| What you need to do |
Go through each line of the records below and count those with the word "code"; give only the total.

======

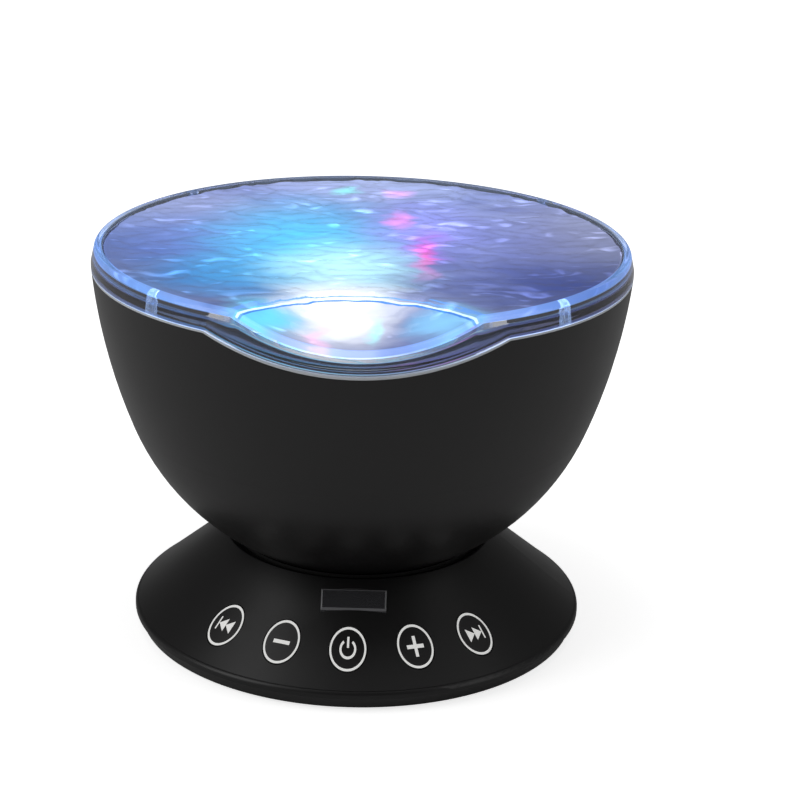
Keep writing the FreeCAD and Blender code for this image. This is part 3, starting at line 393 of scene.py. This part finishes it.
def ripple_share(x, y, radius):
    """How much of the ripples shows: none in the border, and little beside the scoop's line."""
    front, meet, _ = TOP_SCOOP
    from_line = abs(math.hypot(x, y + front) - meet - LINE_OFFSET)
    return clamp((BORDER - radius) / FADE) * clamp((from_line - CALM_FROM) / CALM_OVER, CALM_LEAST)


print("ripples up to", RIPPLE_HEIGHT, "mm deep")

# %% [markdown]
# The cover is a grid of closed rows, like a turned piece whose rows may rise and fall. A row is a function
# of the turn angle that gives one point.

# %% Rows and the grid between them
RIM_PULL = 0.23


def lathe(name, rows, columns, material, body):
    """A closed grid from rows. Each row gives one point for each angle."""
    points = [row(2 * math.pi * step / columns) for row in rows for step in range(columns)]
    faces = []
    for index in range(len(rows) - 1):
        for step in range(columns):
            after = (step + 1) % columns
            a = index * columns
            b = a + columns
            faces.append((a + step, b + step, b + after, a + after))
    faces.append(tuple(range(columns)))
    last = (len(rows) - 1) * columns
    faces.append(tuple(reversed(range(last, last + columns))))
    return add_mesh(name, points, faces, material, body)


def level_row(radius, height, share=1.0, pull=RIM_PULL):
    """A row of the skirt: a circle that follows the rim, or partly the top, pulled in where it drops."""
    def row(angle):
        x, y = radius * math.cos(angle), radius * math.sin(angle)
        drop = rim_dip(x, y) * share + top_dip(x, y) * (1 - share)
        inner = radius - drop * pull
        return (inner * math.cos(angle), inner * math.sin(angle), height - drop)
    return row


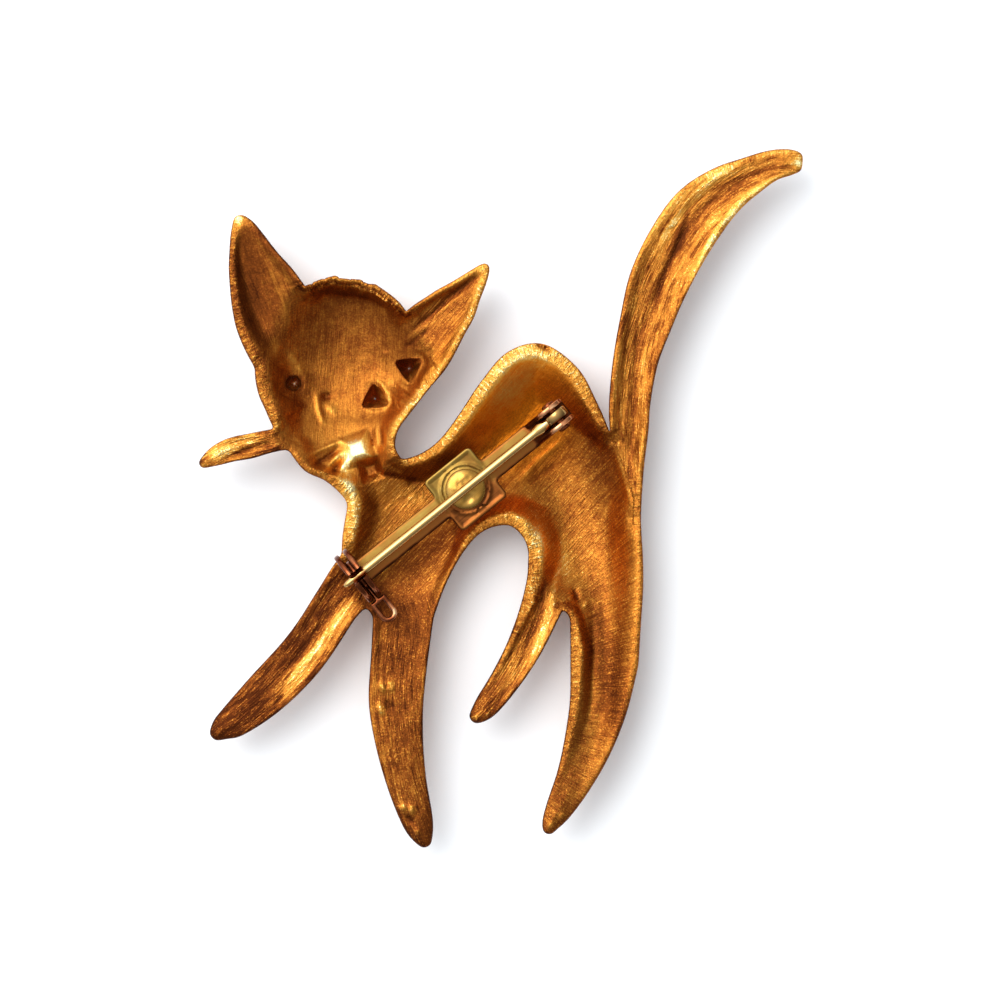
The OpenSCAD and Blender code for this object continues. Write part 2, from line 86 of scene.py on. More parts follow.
def node_of(tree, kind, inputs=None, **settings):
    node = tree.nodes.new(kind)
    for name, value in settings.items():
        setattr(node, name, value)
    for name, value in (inputs or {}).items():
        if isinstance(value, bpy.types.NodeSocket):
            tree.links.new(value, node.inputs[name])
        else:
            node.inputs[name].default_value = value
    return node


def colour_ramp(tree, value, stops):
    node = node_of(tree, "ShaderNodeValToRGB", {"Fac": value})
    ramp = node.color_ramp
    while len(ramp.elements) < len(stops):
        ramp.elements.new(0.5)
    for element, (position, colour) in zip(ramp.elements, stops):
        element.position = position
        element.color = (*colour, 1)
    return node.outputs["Color"]


world = bpy.data.worlds.new("room")
bpy.context.scene.world = world
world.use_nodes = True
room = world.node_tree
room_place = node_of(room, "ShaderNodeTexCoord")
room_side = node_of(room, "ShaderNodeVectorMath", {
    0: room_place.outputs["Generated"], 1: (-0.5, 0.45, 0.74)}, operation="DOT_PRODUCT")
room_greys = [(0.0, 0.3), (0.35, 0.56), (0.72, 1.1), (0.97, 2.55)]
room_stops = [(position, (grey * 0.95, grey, grey * 1.05)) for position, grey in room_greys]
room_light = room.nodes["Background"]
room.links.new(colour_ramp(room, room_side.outputs["Value"], room_stops), room_light.inputs["Color"])
room_light.inputs["Strength"].default_value = 1.0

lamp_data = bpy.data.lights.new("key_lamp", "AREA")
lamp_data.shape = "DISK"
lamp_data.size = 0.5
lamp_data.energy = 2.1
lamp_data.color = (1.0, 1.0, 0.99)
key_lamp = bpy.data.objects.new("key_lamp", lamp_data)
bpy.context.scene.collection.objects.link(key_lamp)
key_lamp.location = (-0.26, 0.24, 0.62)
key_lamp.rotation_euler = (middle - key_lamp.location).to_track_quat("-Z", "Y").to_euler()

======

| Output of the task |
2